* [Task to carry out]: Only one span of the listing below is wanted: the lines from the one with "for name, shape" through the one with "-Y, the origin", reproduced exactly, both ends kept.

* [Data]:

◆ ◆ ◆ ◆ ◆ ◆ ◆

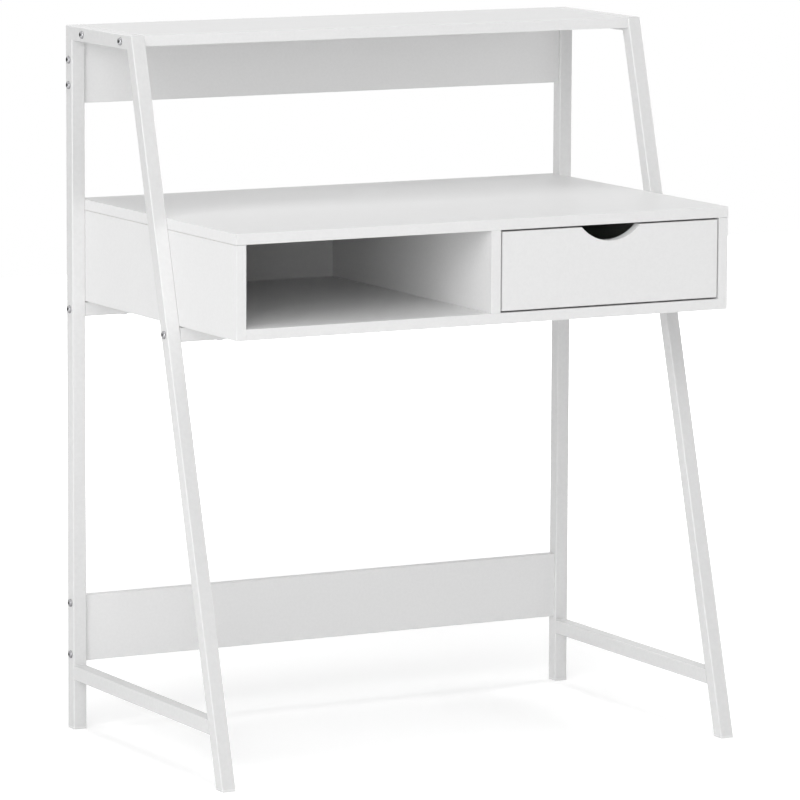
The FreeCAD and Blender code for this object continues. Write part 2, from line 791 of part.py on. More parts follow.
def make_drawer():
    """Drawer front with its finger notch, and the box behind it with its fittings."""
    face_x = (bay_left + drawer_gap, bay_right - drawer_gap)
    face_z = (floor_top + drawer_gap, top_bottom - drawer_gap)
    face = block(face_x, (front, drawer_front_back), face_z)
    radius = (notch_width ** 2 / 4 + notch_depth ** 2) / (2 * notch_depth)
    center = Vector(bay_center, front - overrun, face_z[1] - notch_depth + radius)
    face = face.cut(rod(2 * radius, center, Y_AXIS, board + 2 * overrun))

    sides_z = (box_bottom, box_top)
    left = block((box_left, box_left + drawer_wall), (drawer_front_back, box_rear), sides_z)
    groove_top = groove_bottom + drawer_bottom_thickness
    groove = (groove_bottom - drawer_groove_clearance, groove_top + drawer_groove_clearance)
    inner_left = box_left + drawer_wall
    inner_right = box_right - drawer_wall
    bed_left = inner_left - drawer_groove_depth
    bed_right = inner_right + drawer_groove_depth
    slot_y = (drawer_front_back - overrun, box_rear + overrun)
    left = left.cut(block((bed_left - drawer_groove_clearance, inner_left + overrun), slot_y, groove))
    slot_x = (bed_left - drawer_groove_clearance, bed_right + drawer_groove_clearance)
    slot_depth = drawer_groove_depth + drawer_groove_clearance
    slot_y = (drawer_front_back - slot_depth, drawer_front_back + overrun)
    face = face.cut(block(slot_x, slot_y, groove))
    bottom_z = (groove_bottom, groove_top)
    bottom_y = (drawer_front_back - drawer_groove_depth, box_rear)
    bottom = block((bed_left, bed_right), bottom_y, bottom_z)
    back_y = (box_rear - drawer_wall, box_rear)
    back = block((inner_left, inner_right), back_y, (groove_top, sides_z[1]))

    bolts, cams, screws = [], [], []
    middle_x = box_left + drawer_wall / 2
    thread = cam_bolt_thread_diameter / 2
    neck = drawer_cam_bolt_diameter / 2
    head = drawer_cam_head_diameter / 2
    end = drawer_cam_distance + drawer_cam_bolt_reach
    profile = [
        (0, -drawer_cam_thread_length),
        (thread, -drawer_cam_thread_length),
        (thread, 0),
        (neck, 0),
        (neck, end - drawer_cam_head_length),
        (head, end - drawer_cam_head_length),
        (head, end),
        (0, end),
    ]
    face_holes, side_holes, back_holes = [], [], []
    for z in (box_bottom + drawer_cam_low, box_top - drawer_cam_high):
        place = Vector(middle_x, drawer_front_back, z)
        bolts.append(turned(profile, place, Y_AXIS))
        deep = drawer_cam_thread_length + thread_clearance
        face_holes.append(rod(2 * (thread + thread_clearance), place, -Y_AXIS, deep))
        passage = rod(2 * (head + cam_clearance), place, Y_AXIS, end + cam_clearance)
        seat = Vector(inner_left, drawer_front_back + drawer_cam_distance, z)
        bore = drawer_cam_diameter + 2 * cam_clearance
        side_holes.append(passage)
        side_holes.append(rod(bore, seat - X_AXIS * (drawer_cam_depth + cam_clearance), X_AXIS,
                              drawer_cam_depth + overrun))
        cams.append(cam_lock(seat, X_AXIS, drawer_cam_depth, drawer_cam_diameter).cut(passage))
    screw_y = box_rear - drawer_wall / 2
    shank = back_screw_diameter / 2
    head_radius = back_screw_head_diameter / 2
    for z in (groove_top + back_screw_edge, sides_z[1] - back_screw_edge):
        place = Vector(box_left, screw_y, z)
        profile = [
            (0, -back_screw_length),
            (shank, -back_screw_length),
            (shank, -back_screw_head_height),
            (head_radius, 0),
            (0, 0),
        ]
        screws.append(turned(profile, place, -X_AXIS))
        profile = [
            (0, -back_screw_length - thread_clearance),
            (shank + thread_clearance, -back_screw_length - thread_clearance),
            (shank + thread_clearance, -back_screw_head_height - thread_clearance),
            (head_radius + thread_clearance, 0),
            (head_radius + thread_clearance, overrun),
            (0, overrun),
        ]
        hole = turned(profile, place, -X_AXIS)
        side_holes.append(hole)
        back_holes.append(hole)
    for y in runner_screw_places():
        place = Vector(box_left, y, channel_bottom + web_screw_height)
        side_holes.append(runner_screw_hole(place, X_AXIS))

    def other_side(shape):
        return shape.mirror(Vector(bay_center, 0, 0), X_AXIS)

    def doubled(shapes):
        return shapes + [other_side(s) for s in shapes]

    left = cut_all(left, side_holes)
    return {
        "drawer_front": cut_all(face, doubled(face_holes)),
        "drawer_left_side": left,
        "drawer_right_side": other_side(left),
        "drawer_back": cut_all(back, doubled(back_holes)),
        "drawer_bottom": bottom,
        "drawer_cam_bolts": Part.makeCompound(doubled(bolts)),
        "drawer_cam_locks": Part.makeCompound(doubled(cams)),
        "drawer_back_screws": Part.makeCompound(doubled(screws)),
    }


def main():
    """Builds every piece and writes one STEP file for each."""
    os.makedirs("parts", exist_ok=True)
    nodes = {}
    for make in (make_frames, make_feet, make_crossbars, make_bolts, make_open_boards,
                 make_carcass, make_runners, make_drawer):
        nodes.update(make())
    for name, shape in nodes.items():
        shape.exportStep("parts/" + name + ".step")
        box = shape.BoundBox
        print("%-24s %3d solids, valid %s, x %.1f..%.1f y %.1f..%.1f z %.1f..%.1f" % (
            name, len(shape.Solids), shape.isValid(),
            box.XMin, box.XMax, box.YMin, box.YMax, box.ZMin, box.ZMax))


main()
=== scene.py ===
"""Finish of a white computer desk: welded side frames, melamine boards, drawer and fastenings.

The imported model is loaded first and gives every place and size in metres: +Z up, the front facing
-Y, the origin on the floor under the middle of the desk. The steel, the runners, the rollers and
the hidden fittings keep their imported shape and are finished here. The boards are copied from it and
get the softened edges of their edge banding. Screws, cams and nuts are grown on the places of the
packed ones, and weld seams along the corners of the tubes.
"""

from __future__ import annotations

import logging
import math
from collections.abc import Callable, Iterable, Sequence
from dataclasses import dataclass, field
from enum import Enum

import bmesh
import bpy
from mathutils import Matrix, Vector

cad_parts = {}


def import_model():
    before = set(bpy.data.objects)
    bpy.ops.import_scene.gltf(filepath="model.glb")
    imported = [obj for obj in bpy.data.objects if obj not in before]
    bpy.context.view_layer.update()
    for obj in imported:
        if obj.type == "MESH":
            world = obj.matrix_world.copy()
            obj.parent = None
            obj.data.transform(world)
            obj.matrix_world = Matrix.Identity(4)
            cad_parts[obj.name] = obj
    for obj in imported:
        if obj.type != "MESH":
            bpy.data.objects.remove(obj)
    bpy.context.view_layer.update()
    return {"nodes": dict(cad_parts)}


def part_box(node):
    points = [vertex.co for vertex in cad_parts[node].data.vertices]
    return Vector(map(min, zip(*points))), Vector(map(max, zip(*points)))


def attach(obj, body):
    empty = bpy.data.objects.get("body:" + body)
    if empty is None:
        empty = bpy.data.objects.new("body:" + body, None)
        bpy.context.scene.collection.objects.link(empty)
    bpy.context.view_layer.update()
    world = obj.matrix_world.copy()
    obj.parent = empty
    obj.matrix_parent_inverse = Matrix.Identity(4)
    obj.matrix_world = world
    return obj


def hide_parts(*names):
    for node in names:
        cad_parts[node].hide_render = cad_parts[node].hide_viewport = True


log = logging.getLogger("computer_desk")

Color = tuple[float, float, float]
Box = tuple[Vector, Vector]
Nodes = dict[str, bpy.types.Object]
Socket = bpy.types.NodeSocket

SIDES = ("left_", "right_")

FLOAT = "NodeSocketFloat"
INTEGER = "NodeSocketInt"
VECTOR = "NodeSocketVector"
COLOR = "NodeSocketColor"
GEOMETRY = "NodeSocketGeometry"
MATERIAL = "NodeSocketMaterial"
TRUTH = "NodeSocketBool"

# The face attribute that marks the driver pockets of screws and bolts, which get painted shade
POCKET_SHADE_MASK = "driver_pocket_painted_shade"
# The point attribute that says which way a fastener's head faces
FACING = "facing"
# Corners nearer than this are one corner, in metres
WELD = 2e-6
# A corner nearer than this to a plane lies on it, in metres
NEAR = 1e-5


class Body(str, Enum):
    """The two bodies that new pieces ride on."""

    DESK = "desk"
    DRAWER = "drawer"


class Slot(str, Enum):
    """Names of material slots, listed with each kind of fastener."""

    STEEL = "white_steel"
    BOARD = "white_board"
    BOLT = "bolt_steel"
    ZINC = "zinc_steel"


class Recess(Enum):
    """What a driver fits into, as the number of sides of the pocket; a cross has arms instead."""

    HEXAGON = 6
    CROSS = 4


class Graph:
    """One node tree, with short calls that add nodes, set their sockets and join them."""

    def __init__(self, tree: bpy.types.NodeTree) -> None:
        """Keeps the tree and starts it empty.

        Args:
            tree: The shader or geometry tree to fill.
        """
        self.tree = tree
        tree.nodes.clear()

    def add(self, kind: str, inputs: dict | None = None, **settings: object) -> bpy.types.Node:
        """Adds a node.

        Args:
            kind: Its type name.
            inputs: Values or sockets for its inputs, by name or by number.
            **settings: Properties of the node, set before its inputs.

        Returns:
            The new node.
        """
        node = self.tree.nodes.new(kind)
        for name, value in settings.items():
            setattr(node, name, value)
        for key, value in (inputs or {}).items():
            self.feed(node.inputs[key], value)
        return node

    def feed(self, socket: Socket, value: object) -> None:
        """Links a socket to another one, or sets its value.

        Args:
            socket: The input.
            value: A socket to link, or the value to set.
        """
        if isinstance(value, bpy.types.NodeSocket):
            self.tree.links.new(value, socket)
        else:
            socket.default_value = value

    def math(self, operation: str, *values: object) -> Socket:
        """Adds a Math node.

        Args:
            operation: Its operation.
            *values: Numbers or sockets for its inputs.

        Returns:
            Its result.
        """
        node = self.add("ShaderNodeMath", operation=operation)
        for socket, value in zip(node.inputs, values):
            self.feed(socket, value)
        return node.outputs[0]

    def vector(self, operation: str, *values: object, out: str = "Vector") -> Socket:
        """Adds a Vector Math node.

        Args:
            operation: Its operation.
            *values: Vectors or sockets for its inputs.
            out: Name of the output that is wanted.

        Returns:
            That output.
        """
        node = self.add("ShaderNodeVectorMath", operation=operation)
        for socket, value in zip(node.inputs, values):
            self.feed(socket, value)
        return node.outputs[out]

    def sum_of(self, parts: dict[str, float], sources: dict[str, Socket]) -> Socket | float:
        """Adds up named sockets, each times its factor.

        Args:
            parts: Factor of each socket, by the socket's name.
            sources: The sockets by name.

        Returns:
            The sum, or zero where there is nothing to add.
        """
        total: Socket | float = 0.0
        for name, factor in parts.items():
            value = sources[name]
            if factor != 1:
                value = self.math("MULTIPLY", value, factor)
            total = value if isinstance(total, float) else self.math("ADD", total, value)
        return total

    def smooth(self, value: Socket, low: object, high: object) -> Socket:
        """A soft step.

        Args:
            value: What is compared.
            low: Where the step starts, at 0.
            high: Where it ends, at 1.

        Returns:
            The step's height.
        """
        limits = {"Value": value, "From Min": low, "From Max": high}
        node = self.add("ShaderNodeMapRange", limits, interpolation_type="SMOOTHSTEP")
        return node.outputs["Result"]

    def noise(self, vector: Socket, scale: object, detail: float = 2.0) -> Socket:
        """Soft noise.

        Args:
            vector: Where it is read.
            scale: How many waves it has on a metre.
            detail: How many finer waves lie on it.

        Returns:
            Its value, about one half on average.
        """
        inputs = {"Vector": vector, "Scale": scale, "Detail": detail}
        return self.add("ShaderNodeTexNoise", inputs).outputs[0]

    def mix(self, factor: object, first: object, second: object) -> Socket:
        """Mixes two colours.

        Args:
            factor: Share of the second one.
            first: Colour at 0.
            second: Colour at 1.

        Returns:
            The mixed colour.
        """
        node = self.add("ShaderNodeMix", {0: factor}, data_type="RGBA")
        self.feed(node.inputs[6], first)
        self.feed(node.inputs[7], second)
        return node.outputs[2]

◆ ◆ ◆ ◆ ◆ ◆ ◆

* [Exercise result]:
    for name, shape in nodes.items():
        shape.exportStep("parts/" + name + ".step")
        box = shape.BoundBox
        print("%-24s %3d solids, valid %s, x %.1f..%.1f y %.1f..%.1f z %.1f..%.1f" % (
            name, len(shape.Solids), shape.isValid(),
            box.XMin, box.XMax, box.YMin, box.YMax, box.ZMin, box.ZMax))


main()
=== scene.py ===
"""Finish of a white computer desk: welded side frames, melamine boards, drawer and fastenings.

The imported model is loaded first and gives every place and size in metres: +Z up, the front facing
-Y, the origin on the floor under the middle of the desk. The steel, the runners, the rollers and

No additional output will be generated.